И, произнеся эти слова, она печальным взором окинула толпу. Капитан, гораздо более занятый в эту минуту ею, чем этим сбродом зевак, воспользовался этим случаем, чтобы обнять ее за талию. Она обернулась, взглянула на него с улыбкой и сказала умоляющим голосом:

– Ради Бога, оставьте меня, Феб! Матушка может каждую минуту войти и увидать вашу руку.

В это время часы на соборной колокольне медленно пробили двенадцать ударов. Ропот удовольствия пробежал по толпе. Едва затих гул последнего, двенадцатого, удара, как все головы заволновались, как морская поверхность, на которую набежал шквал, и с площади, из окон, с крыш раздались громкие, как бы радостные восклицания:

– «Вот она!»

Флер-де-Лис закрыла лицо свое руками, чтобы не видеть того, что происходит на площади.

– Не желаете ли вы вернуться в комнату, красавица моя? – спросил ее Феб.

– Нет, нет! – ответила она, и любопытство заставило ее снова открыть глаза, которые она зажмурила от страха.

В это самое время из улицы Сен-Пьерр выезжала на площадь телега, запряженная сильною нормандскою ломовою лошадью и окруженная всадниками в фиолетовых камзолах, с нашитыми на них белыми крестами. Сержанты очищали ей путь сквозь толпу, отвешивая направо и налево удары своими булавами. Рядом с телегой ехало верхом несколько судебных приставов и полицейских чиновников, которых не трудно было узнать по их черным одеждам и по той неловкой манере, с которою они сидели на конях. Впереди их ехал Жак Шармолю.

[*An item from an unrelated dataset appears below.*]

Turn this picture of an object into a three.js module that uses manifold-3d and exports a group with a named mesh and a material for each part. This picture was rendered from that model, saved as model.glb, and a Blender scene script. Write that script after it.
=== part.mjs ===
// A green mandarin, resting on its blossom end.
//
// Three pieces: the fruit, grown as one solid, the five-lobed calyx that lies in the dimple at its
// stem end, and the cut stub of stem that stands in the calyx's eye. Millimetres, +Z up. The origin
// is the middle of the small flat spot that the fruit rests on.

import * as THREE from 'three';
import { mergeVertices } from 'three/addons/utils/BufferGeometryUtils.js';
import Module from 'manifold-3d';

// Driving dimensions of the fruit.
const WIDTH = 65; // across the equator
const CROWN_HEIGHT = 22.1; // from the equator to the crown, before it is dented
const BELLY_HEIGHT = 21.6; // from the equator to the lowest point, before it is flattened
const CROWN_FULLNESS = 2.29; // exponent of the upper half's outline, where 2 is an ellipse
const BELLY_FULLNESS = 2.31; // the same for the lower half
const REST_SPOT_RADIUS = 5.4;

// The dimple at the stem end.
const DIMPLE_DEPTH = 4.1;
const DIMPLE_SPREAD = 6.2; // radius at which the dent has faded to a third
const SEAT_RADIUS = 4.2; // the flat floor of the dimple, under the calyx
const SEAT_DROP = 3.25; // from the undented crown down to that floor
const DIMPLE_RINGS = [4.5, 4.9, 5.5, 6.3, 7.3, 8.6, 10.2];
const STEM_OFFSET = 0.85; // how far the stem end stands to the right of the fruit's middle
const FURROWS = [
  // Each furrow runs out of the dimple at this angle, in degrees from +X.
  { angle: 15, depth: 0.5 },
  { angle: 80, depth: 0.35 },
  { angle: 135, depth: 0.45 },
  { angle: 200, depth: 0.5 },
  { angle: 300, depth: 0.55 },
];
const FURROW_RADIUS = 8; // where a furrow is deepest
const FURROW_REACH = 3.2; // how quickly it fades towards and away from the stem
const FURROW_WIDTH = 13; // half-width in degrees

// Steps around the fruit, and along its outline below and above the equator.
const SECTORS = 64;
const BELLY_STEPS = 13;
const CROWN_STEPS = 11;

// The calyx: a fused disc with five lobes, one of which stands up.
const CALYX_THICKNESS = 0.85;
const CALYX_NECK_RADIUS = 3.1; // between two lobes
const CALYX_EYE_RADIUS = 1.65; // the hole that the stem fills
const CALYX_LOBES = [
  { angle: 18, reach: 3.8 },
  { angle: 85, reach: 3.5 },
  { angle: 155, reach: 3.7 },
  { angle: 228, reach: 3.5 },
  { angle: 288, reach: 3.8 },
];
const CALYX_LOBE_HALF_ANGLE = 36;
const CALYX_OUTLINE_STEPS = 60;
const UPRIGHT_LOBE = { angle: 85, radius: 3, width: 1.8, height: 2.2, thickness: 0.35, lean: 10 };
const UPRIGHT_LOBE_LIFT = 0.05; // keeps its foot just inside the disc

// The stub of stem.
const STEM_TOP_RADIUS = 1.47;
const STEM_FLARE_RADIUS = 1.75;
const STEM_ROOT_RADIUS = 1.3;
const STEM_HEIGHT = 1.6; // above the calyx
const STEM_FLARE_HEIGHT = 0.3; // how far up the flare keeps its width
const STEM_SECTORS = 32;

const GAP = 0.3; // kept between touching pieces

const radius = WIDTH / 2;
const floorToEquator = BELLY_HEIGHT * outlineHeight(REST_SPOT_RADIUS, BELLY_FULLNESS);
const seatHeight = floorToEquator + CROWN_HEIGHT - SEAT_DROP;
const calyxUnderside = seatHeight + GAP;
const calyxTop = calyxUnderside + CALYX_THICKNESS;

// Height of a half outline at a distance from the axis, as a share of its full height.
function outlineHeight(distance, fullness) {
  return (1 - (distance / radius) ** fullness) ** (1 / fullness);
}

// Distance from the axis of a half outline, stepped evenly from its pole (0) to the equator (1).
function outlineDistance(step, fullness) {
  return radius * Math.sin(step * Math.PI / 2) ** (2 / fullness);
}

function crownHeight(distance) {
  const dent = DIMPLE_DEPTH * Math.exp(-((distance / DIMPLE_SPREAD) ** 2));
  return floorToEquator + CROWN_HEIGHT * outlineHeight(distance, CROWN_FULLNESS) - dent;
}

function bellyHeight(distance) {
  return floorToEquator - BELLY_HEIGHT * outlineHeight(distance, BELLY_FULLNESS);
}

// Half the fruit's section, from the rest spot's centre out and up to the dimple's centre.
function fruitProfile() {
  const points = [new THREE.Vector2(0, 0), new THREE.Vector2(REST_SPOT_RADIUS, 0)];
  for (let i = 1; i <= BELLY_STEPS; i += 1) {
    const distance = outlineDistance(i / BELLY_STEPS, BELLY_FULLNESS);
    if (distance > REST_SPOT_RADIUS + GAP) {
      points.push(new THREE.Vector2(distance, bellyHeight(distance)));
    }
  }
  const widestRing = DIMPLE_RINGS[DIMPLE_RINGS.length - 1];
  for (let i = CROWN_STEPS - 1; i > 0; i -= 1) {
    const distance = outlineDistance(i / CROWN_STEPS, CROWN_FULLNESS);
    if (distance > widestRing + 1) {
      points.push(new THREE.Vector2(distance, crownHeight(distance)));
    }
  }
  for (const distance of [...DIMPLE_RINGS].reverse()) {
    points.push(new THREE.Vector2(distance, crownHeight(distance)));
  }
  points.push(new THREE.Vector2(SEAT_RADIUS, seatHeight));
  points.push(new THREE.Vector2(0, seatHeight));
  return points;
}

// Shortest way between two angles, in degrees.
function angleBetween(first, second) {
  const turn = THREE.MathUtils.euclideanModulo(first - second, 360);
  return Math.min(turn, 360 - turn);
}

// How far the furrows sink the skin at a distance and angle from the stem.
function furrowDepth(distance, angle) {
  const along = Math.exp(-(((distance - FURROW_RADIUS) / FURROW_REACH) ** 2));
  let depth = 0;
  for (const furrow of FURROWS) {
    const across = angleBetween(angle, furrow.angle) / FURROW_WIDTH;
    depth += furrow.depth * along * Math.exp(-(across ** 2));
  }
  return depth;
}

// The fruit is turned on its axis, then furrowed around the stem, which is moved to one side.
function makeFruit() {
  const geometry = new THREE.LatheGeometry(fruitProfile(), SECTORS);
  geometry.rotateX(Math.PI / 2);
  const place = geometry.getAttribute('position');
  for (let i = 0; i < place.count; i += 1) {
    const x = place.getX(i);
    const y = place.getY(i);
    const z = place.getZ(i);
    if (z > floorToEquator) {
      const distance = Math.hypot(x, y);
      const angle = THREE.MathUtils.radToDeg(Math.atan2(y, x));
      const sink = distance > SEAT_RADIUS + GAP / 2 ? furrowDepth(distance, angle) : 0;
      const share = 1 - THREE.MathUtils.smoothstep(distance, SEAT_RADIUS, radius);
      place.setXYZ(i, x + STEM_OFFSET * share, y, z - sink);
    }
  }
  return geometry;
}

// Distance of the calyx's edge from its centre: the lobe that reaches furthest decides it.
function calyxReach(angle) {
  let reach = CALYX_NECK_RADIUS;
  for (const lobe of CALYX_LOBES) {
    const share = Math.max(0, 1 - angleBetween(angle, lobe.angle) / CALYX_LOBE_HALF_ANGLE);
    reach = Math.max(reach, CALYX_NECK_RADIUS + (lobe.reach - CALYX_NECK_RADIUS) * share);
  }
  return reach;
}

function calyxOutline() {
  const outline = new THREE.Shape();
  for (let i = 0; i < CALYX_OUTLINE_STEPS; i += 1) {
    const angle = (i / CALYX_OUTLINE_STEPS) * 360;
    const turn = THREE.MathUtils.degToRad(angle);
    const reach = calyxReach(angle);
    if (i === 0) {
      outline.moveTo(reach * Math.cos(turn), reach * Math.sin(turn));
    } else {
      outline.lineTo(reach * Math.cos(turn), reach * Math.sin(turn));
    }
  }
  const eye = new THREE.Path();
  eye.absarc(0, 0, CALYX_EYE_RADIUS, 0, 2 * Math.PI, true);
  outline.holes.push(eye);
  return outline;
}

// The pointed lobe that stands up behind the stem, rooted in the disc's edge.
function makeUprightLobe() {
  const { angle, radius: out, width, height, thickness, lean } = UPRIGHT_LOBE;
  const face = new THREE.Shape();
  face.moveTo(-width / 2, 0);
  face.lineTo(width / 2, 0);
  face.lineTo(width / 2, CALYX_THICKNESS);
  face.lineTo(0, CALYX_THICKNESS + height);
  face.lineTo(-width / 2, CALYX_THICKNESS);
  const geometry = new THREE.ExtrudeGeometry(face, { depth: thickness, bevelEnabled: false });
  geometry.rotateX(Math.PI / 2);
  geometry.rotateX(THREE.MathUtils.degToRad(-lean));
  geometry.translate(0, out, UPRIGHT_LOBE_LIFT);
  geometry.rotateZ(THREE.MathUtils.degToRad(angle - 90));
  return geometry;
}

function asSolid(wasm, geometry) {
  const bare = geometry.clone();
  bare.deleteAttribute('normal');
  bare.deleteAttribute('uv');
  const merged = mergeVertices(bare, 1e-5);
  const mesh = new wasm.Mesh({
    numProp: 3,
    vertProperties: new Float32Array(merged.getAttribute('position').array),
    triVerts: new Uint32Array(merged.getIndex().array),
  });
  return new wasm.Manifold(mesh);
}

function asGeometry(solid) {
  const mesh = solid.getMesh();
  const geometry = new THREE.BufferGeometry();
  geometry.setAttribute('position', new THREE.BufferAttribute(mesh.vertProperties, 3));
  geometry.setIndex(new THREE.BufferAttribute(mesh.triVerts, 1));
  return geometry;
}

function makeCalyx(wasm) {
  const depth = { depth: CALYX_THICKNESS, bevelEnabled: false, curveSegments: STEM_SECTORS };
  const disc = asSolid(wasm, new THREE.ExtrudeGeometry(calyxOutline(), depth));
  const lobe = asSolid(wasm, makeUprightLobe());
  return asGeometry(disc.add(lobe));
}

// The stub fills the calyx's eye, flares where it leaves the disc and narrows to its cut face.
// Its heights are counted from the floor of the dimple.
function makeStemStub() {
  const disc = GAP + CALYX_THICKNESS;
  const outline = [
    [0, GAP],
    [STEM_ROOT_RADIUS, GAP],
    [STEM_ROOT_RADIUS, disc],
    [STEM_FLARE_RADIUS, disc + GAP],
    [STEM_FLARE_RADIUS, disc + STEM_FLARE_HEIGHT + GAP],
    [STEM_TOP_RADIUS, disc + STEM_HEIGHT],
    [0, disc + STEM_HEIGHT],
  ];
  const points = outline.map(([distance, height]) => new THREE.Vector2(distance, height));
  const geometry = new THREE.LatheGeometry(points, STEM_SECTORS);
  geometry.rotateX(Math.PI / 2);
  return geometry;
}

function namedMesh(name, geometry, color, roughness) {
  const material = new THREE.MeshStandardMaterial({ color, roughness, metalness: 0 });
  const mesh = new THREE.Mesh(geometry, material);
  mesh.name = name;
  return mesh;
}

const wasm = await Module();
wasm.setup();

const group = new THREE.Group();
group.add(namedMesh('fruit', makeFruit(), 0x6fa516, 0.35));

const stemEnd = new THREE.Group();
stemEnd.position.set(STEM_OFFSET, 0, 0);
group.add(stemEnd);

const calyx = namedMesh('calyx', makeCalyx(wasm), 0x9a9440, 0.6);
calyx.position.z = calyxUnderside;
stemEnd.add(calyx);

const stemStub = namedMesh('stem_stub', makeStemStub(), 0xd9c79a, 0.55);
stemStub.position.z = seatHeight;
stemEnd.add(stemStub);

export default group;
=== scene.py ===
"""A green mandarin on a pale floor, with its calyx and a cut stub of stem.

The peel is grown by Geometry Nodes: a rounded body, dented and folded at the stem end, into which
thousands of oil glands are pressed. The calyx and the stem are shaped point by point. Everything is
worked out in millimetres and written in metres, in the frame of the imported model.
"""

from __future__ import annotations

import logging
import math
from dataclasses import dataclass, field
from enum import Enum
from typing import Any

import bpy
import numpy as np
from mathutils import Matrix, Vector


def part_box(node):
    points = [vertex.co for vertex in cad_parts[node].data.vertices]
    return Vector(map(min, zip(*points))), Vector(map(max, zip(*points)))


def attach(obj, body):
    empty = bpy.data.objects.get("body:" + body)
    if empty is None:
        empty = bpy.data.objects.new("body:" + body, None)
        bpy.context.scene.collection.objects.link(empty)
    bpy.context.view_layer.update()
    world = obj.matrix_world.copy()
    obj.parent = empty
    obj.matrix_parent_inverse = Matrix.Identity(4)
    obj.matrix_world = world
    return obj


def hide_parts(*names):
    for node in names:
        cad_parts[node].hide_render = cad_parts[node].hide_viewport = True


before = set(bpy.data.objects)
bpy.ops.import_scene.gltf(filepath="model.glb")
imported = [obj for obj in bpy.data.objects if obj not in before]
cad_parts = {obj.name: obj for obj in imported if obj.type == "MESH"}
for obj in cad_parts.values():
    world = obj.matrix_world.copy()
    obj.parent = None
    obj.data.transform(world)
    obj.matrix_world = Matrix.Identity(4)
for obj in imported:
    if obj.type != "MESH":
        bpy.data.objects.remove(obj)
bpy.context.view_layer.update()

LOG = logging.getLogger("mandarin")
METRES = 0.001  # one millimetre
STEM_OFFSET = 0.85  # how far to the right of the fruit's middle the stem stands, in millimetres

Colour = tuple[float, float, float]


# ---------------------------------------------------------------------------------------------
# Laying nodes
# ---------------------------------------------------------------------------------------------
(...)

На позорной колеснице сидела молодая девушка со связанными назад руками; подле нее не видно было священника. Одета она была в одну только рубашку; ее длинные, черные волосы (тогда существовал обычай остригать у осужденных на смерть волосы только на эшафоте) падали в беспорядке на ее обнаженные наполовину грудь и плечи.

Сквозь густые, роскошные волосы ее, более блестящие, чем вороново крыло, можно было разглядеть обмотанную вокруг ее шеи веревку, которая натирала ее хрупкие ключицы и обвивалась вокруг шеи бедной девушки, как земляной червь вокруг розы. Под этой веревкой можно было разглядеть блестевшую на солнце, маленькую ладанку, вышитую бисером, которую, вероятно, оставили при ней в виду обычая – не отказывать осужденным на смерть в их последней просьбе. Зрители, смотревшие в окно, могли разглядеть на дне телеги голые ноги ее, которые она старалась скрыть под сиденьем, так как невинная женщина остается целомудренной до последней минуты. У ног ее лежала маленькая козочка с связанными ногами. Осужденная поддерживала зубами сорочку свою, спускавшуюся с плеч. Ясно было видно, что даже в эту страшную минуту она страдала при мысли о том, что ее выставляли в таком виде, полунагою, на всеобщий позор. И к чему ей было теперь это ее целомудрие!

– О, Господи Иисусе! – воскликнула Флер-де-Лис, обращаясь к капитану, – посмотрите-ка, милый кузен! Это та противная цыганка с козою!

И с этими словами она обернулась к Фебу. Он был чрезвычайно бледен и не спускал глаз с телеги.

– Какая цыганка? Какая коза? – пробормотал он.